Exercise description:
Copy out each line in the material below that has the word "materials".
======== Dataset records
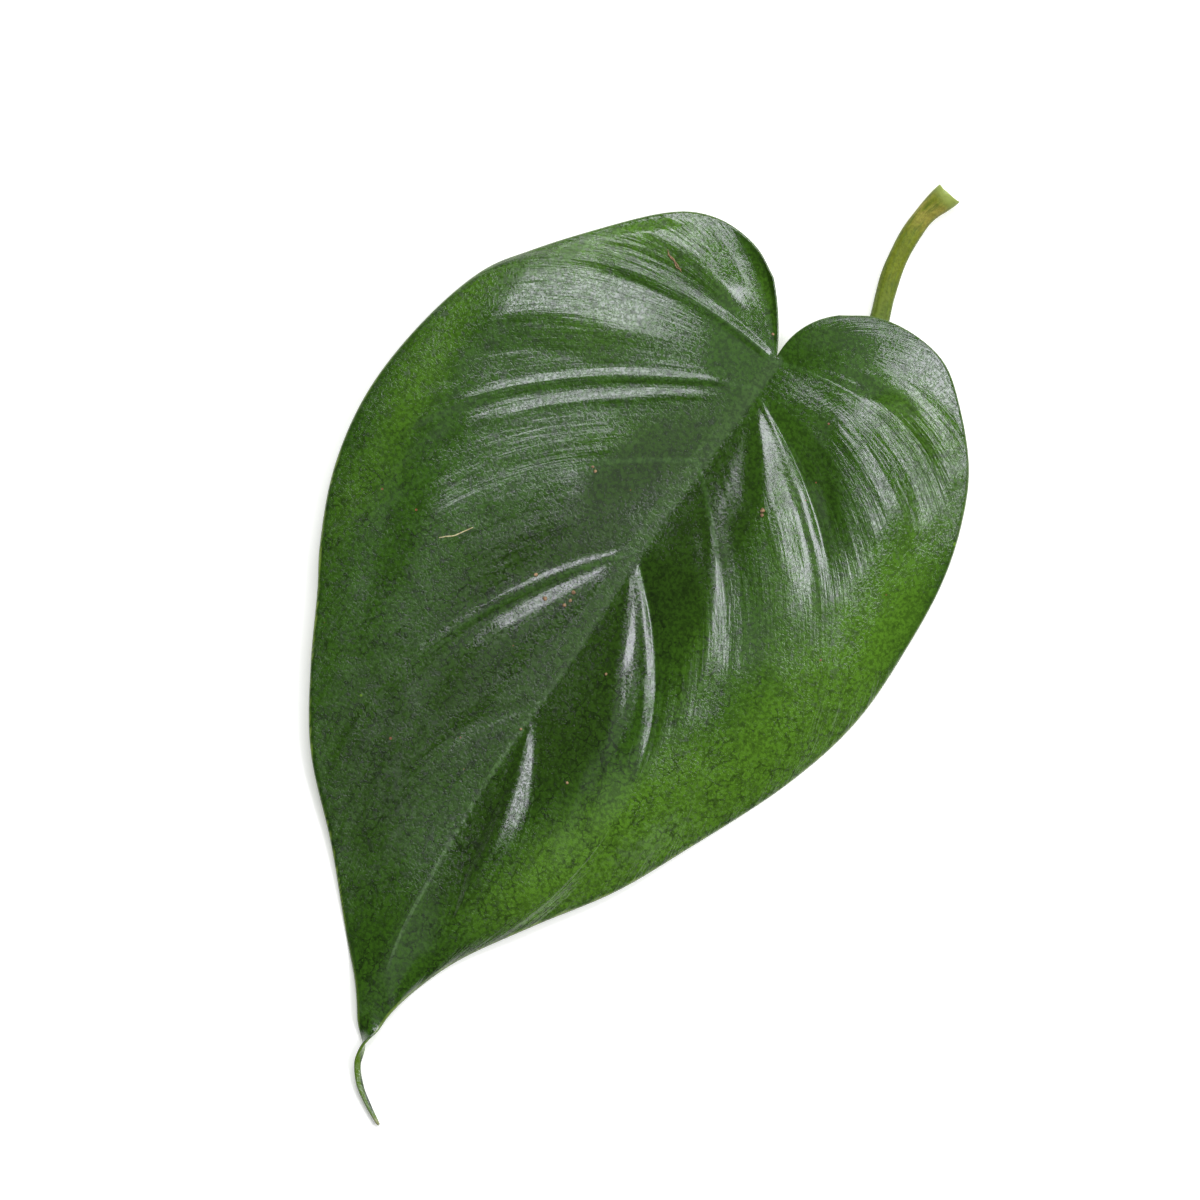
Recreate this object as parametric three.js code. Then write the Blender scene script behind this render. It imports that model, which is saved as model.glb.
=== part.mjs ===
// One heartleaf leaf, picked with a short piece of its stalk and lying face up.
// Millimetres, +Z up, +Y along the midrib towards the stalk. Curves are laid out from the notch
// between the two lobes, and the finished leaf is then moved so that the origin is the middle of
// the rectangle that it covers, on the surface that it lies on.
import * as THREE from "three";

// Driving dimensions
const BLADE_THICKNESS = 0.7;
const MIDRIB_HALF_WIDTH = 1.5;
const MIDRIB_RIDGE_DEPTH = 1.1;
const MIDRIB_SINK = 0.9;
const MIDRIB_SINK_REACH = 9;
const VEIN_RIDGE_DEPTH = 0.35;
const POINT_SPACING = 3.1;
const GROOVE_REACH = 0.5;
const GROOVE_START = 7;
const GROOVE_FADE = 0.7;
const LOBE_SHARE = 0.07;
const PLACE_TOLERANCE = 1e-6;
const SINK_FADES_FROM = -70;
const SINK_ENDS_AT = -103;
const RIDGE_STARTS_AT = -2;
const RIDGE_FULL_AT = -8;
const RIDGE_ENDS_AT = -106;
const TIP_ROLL = THREE.MathUtils.degToRad(168);
const TIP_ROLL_FROM = -107;
const TIP_ROLL_TO = -116;
const STALK_RADIUS = 1.4;
const STALK_END_RADIUS = 1.85;
const STALK_SIDES = 12;
const STALK_RINGS = 26;
const STALK_FLARE_FROM = 0.86;
const STALK_CUT_SLANT = 1.3;

const LEAF_GREEN = 0x2f5a24;
const STALK_GREEN = 0x7d8a35;

// The midrib as it lies: a shallow bow that comes down to the drip tip
const midrib = new THREE.CatmullRomCurve3([
  new THREE.Vector3(0, 0, 6.4),
  new THREE.Vector3(-1.2, -10, 6.9),
  new THREE.Vector3(-2.5, -22, 7.2),
  new THREE.Vector3(-3.4, -38, 7.0),
  new THREE.Vector3(-3.5, -50, 6.6),
  new THREE.Vector3(-4.4, -68, 5.4),
  new THREE.Vector3(-4.2, -86, 3.8),
  new THREE.Vector3(-3.5, -96, 2.8),
  new THREE.Vector3(-1.9, -104, 2.0),
  new THREE.Vector3(-0.6, -109, 1.6),
  new THREE.Vector3(0.1, -111.8, 1.45),
  new THREE.Vector3(1.0, -114.5, 1.2),
  new THREE.Vector3(2.8, -116.9, 0.9),
  new THREE.Vector3(5.2, -118.7, 0.7),
  new THREE.Vector3(7.8, -120.3, 0.6),
]);

// The margins, from where the notch opens, round the lobes and down to the drip tip
const leftMargin = new THREE.CatmullRomCurve3([
  new THREE.Vector3(-6.4, 9.8, 5.3),
  new THREE.Vector3(-10.5, 12.2, 4.7),
  new THREE.Vector3(-15.8, 13.05, 4.1),
  new THREE.Vector3(-20.2, 12.1, 3.7),
  new THREE.Vector3(-24.0, 9.7, 3.4),
  new THREE.Vector3(-31.9, 1.7, 2.9),
  new THREE.Vector3(-37.2, -4.4, 2.6),
  new THREE.Vector3(-41.3, -9.9, 2.2),
  new THREE.Vector3(-44.8, -20, 1.4),
  new THREE.Vector3(-46.5, -33, 0.8),
  new THREE.Vector3(-45.0, -44.5, 0.45),
  new THREE.Vector3(-41.0, -55, 0.35),
  new THREE.Vector3(-38.2, -60.2, 0.5),
  new THREE.Vector3(-33.4, -70, 1.0),
  new THREE.Vector3(-27.4, -80, 1.7),
  new THREE.Vector3(-18.0, -90, 2.0),
  new THREE.Vector3(-9.5, -100, 1.9),
  new THREE.Vector3(-5.0, -105, 1.7),
  new THREE.Vector3(-2.1, -109.3, 1.5),
  new THREE.Vector3(-1.0, -112.0, 1.45),
  new THREE.Vector3(0.1, -115.0, 1.2),
  new THREE.Vector3(2.1, -117.5, 0.9),
  new THREE.Vector3(4.8, -119.3, 0.7),
  new THREE.Vector3(7.65, -120.5, 0.6),
]);
const rightMargin = new THREE.CatmullRomCurve3([
  new THREE.Vector3(4.4, 10.0, 5.4),
  new THREE.Vector3(9.0, 12.4, 4.8),
  new THREE.Vector3(14.5, 13.1, 4.4),
  new THREE.Vector3(20.3, 11.9, 3.9),
  new THREE.Vector3(25.5, 7.6, 3.4),
  new THREE.Vector3(31.0, 0.9, 2.7),
  new THREE.Vector3(34.0, -6, 2.2),
  new THREE.Vector3(35.9, -14, 1.6),
  new THREE.Vector3(36.45, -24, 1.1),
  new THREE.Vector3(35.8, -37, 0.6),
  new THREE.Vector3(32.3, -49, 0.35),
  new THREE.Vector3(24.6, -65, 0.9),
  new THREE.Vector3(19.2, -75, 1.6),
  new THREE.Vector3(11.9, -85, 2.0),
  new THREE.Vector3(5.2, -95, 1.6),
  new THREE.Vector3(2.2, -102, 1.6),
  new THREE.Vector3(1.2, -106, 1.6),
  new THREE.Vector3(1.0, -108.7, 1.5),
  new THREE.Vector3(1.0, -111.4, 1.45),
  new THREE.Vector3(1.9, -114.0, 1.2),
  new THREE.Vector3(3.3, -116.45, 0.9),
  new THREE.Vector3(5.45, -118.3, 0.7),
  new THREE.Vector3(7.95, -120.1, 0.6),
]);

// Pairs of lateral lines from the base to the tip. Each leaves the midrib at `from`, bows out by
// `bow` of its length, rises by `dome` in its middle and meets the margin at `to`. Where `depth` is
// not nil the line is an impressed vein. `lines` is the number of steps to the next pair.
const laterals = [
  {
    from: 0,
    left: { to: null, bow: 0.08, dome: 0 },
    right: { to: null, bow: 0.27, dome: 0 },
    depth: 0,
    lines: 14,
  },
  {
    from: 0,
    left: { to: -10, bow: 0.35, dome: 2.0 },
    right: { to: -12, bow: 0.4, dome: 1.6 },
    depth: 0.9,
    lines: 9,
  },
  {
    from: -3.6,
    left: { to: -53, bow: 0.28, dome: 2.6 },
    right: { to: -52, bow: 0.31, dome: 2.4 },
    depth: 1.6,
    lines: 6,
  },
  {
    from: -17,
    left: { to: -70, bow: 0.3, dome: 2.4 },
    right: { to: -68, bow: 0.29, dome: 2.2 },
    depth: 0.5,
    lines: 6,
  },
  {
    from: -34,
    left: { to: -88, bow: 0.31, dome: 1.8 },
    right: { to: -92, bow: 0.37, dome: 1.7 },
    depth: 1.5,
    lines: 6,
  },
  {
    from: -58,
    left: { to: -96, bow: 0.27, dome: 1.0 },
    right: { to: -98.5, bow: 0.26, dome: 1.1 },
    depth: 0.8,
    lines: 5,
  },
  {
    from: -78,
    left: { to: -101, bow: 0.2, dome: 0.5 },
    right: { to: -102, bow: 0.2, dome: 0.5 },
    depth: 0.3,
    lines: 5,
  },
  {
    from: -97,
    left: { to: -105.2, bow: 0.08, dome: 0.1 },
    right: { to: -105, bow: 0.08, dome: 0.1 },
    depth: 0,
    lines: 3,
  },
  {
    from: -105.5,
    left: { to: -107.2, bow: 0, dome: 0 },
    right: { to: -106.2, bow: 0, dome: 0 },
    depth: 0,
    lines: 6,
  },
  {
    from: -111.8,
    left: { to: -112, bow: 0, dome: 0 },
    right: { to: -111.4, bow: 0, dome: 0 },
    depth: 0,
    lines: 5,
  },
  {
    from: -116.9,
    left: { to: -117.5, bow: 0, dome: 0 },
    right: { to: -116.3, bow: 0, dome: 0 },
    depth: 0,
    lines: 4,
  },
  {
    from: -120.3,
    left: { to: -120.5, bow: 0, dome: 0 },
    right: { to: -120.1, bow: 0, dome: 0 },
    depth: 0,
    lines: 0,
  },
];

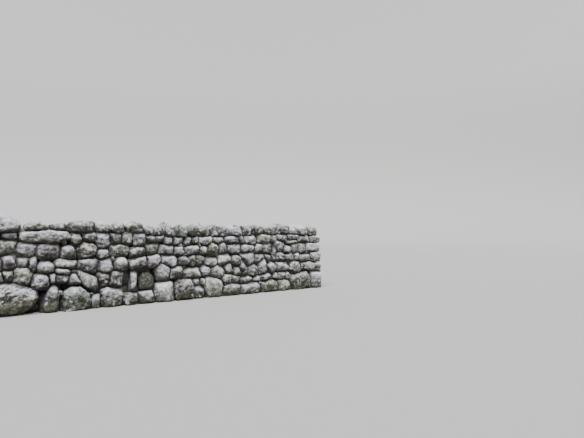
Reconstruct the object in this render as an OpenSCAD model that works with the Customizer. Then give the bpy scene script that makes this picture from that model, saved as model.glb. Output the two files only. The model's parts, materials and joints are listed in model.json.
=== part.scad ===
// Dry stone wall of rounded limestone rubble, laid in rough courses without mortar.
// Origin on the ground under the middle of the wall. X runs along the wall, the front face
// looks along -Y and +Z is up. Both faces lean in. Every stone is a closed solid that lies
// against its neighbours with one small joint between them.

/* [Overall size] */

// Length of the wall from one plain end to the other, mm
wall_length = 7200; // [4800:100:9600]
// Number of bays, with one through stone between each two, count
bay_count = 6; // [4:1:6]
// Thickness of the wall where it meets the ground, mm
base_thickness = 760; // [680:10:1000]
// How far each face leans in over each millimetre of height, ratio
batter = 0.05; // [0.02:0.01:0.1]

/* [Courses] */

// Height of the footing course, mm
footing_rise = 400; // [320:10:500]
// Height of the second course, mm
second_rise = 230; // [190:10:290]
// Height of the third course, which holds the through stones, mm
third_rise = 230; // [190:10:290]
// Height of the fourth course, mm
fourth_rise = 220; // [180:10:280]
// Height of the fifth course, under the cope, mm
fifth_rise = 200; // [160:10:260]
// Height of a usual cope stone above its bed line, mm
cope_rise = 250; // [200:10:320]

/* [Stones] */

// Usual length of a stone in the face, mm
face_stone_length = 265; // [210:5:340]
// Usual length of a footing stone, mm
footing_stone_length = 420; // [340:10:520]
// Usual length of a cope stone, mm
cope_stone_length = 300; // [240:10:380]
// Usual length of a hearting stone, mm
hearting_stone_length = 380; // [300:10:480]
// How far a face stone reaches into the wall, mm
stone_depth = 230; // [190:5:280]
// How far a footing stone stands out beyond the face above it, mm
footing_step = 30; // [0:5:60]
// Width of the joint between stones that lie against each other, mm
joint = 0.3; // [0.2:0.1:1]

/* [Through stones and wall heads] */

// Length of a through stone along the face, mm
through_length = 250; // [200:10:320]
// Length of a tie stone in a wall head, mm
head_tie_length = 300; // [240:10:380]
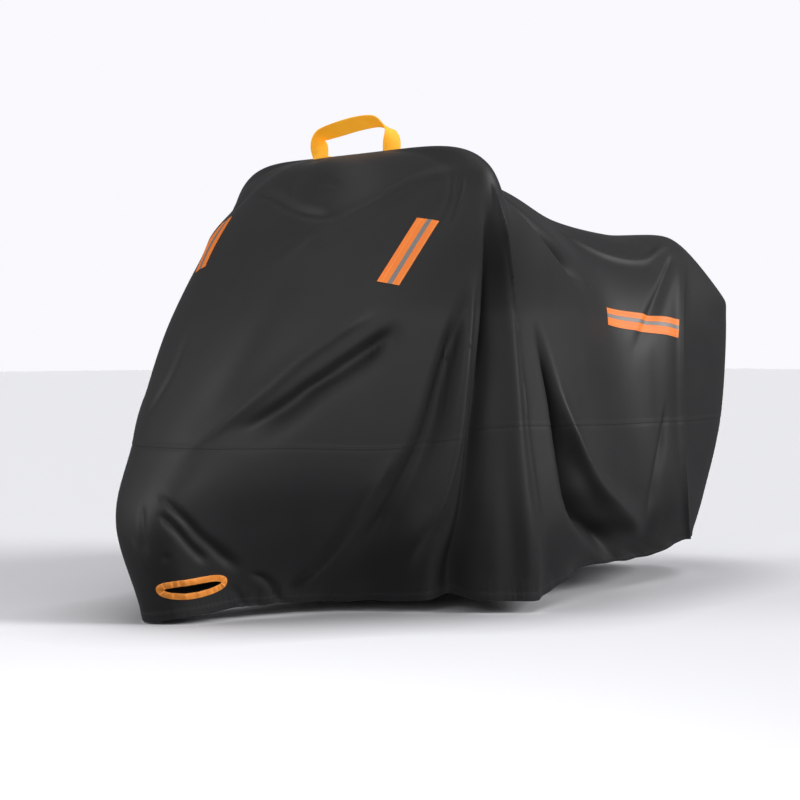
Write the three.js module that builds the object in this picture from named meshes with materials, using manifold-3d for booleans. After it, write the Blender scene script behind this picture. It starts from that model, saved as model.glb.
================
Response for this exercise:
Reconstruct the object in this render as an OpenSCAD model that works with the Customizer. Then give the bpy scene script that makes this picture from that model, saved as model.glb. Output the two files only. The model's parts, materials and joints are listed in model.json.
Write the three.js module that builds the object in this picture from named meshes with materials, using manifold-3d for booleans. After it, write the Blender scene script behind this picture. It starts from that model, saved as model.glb.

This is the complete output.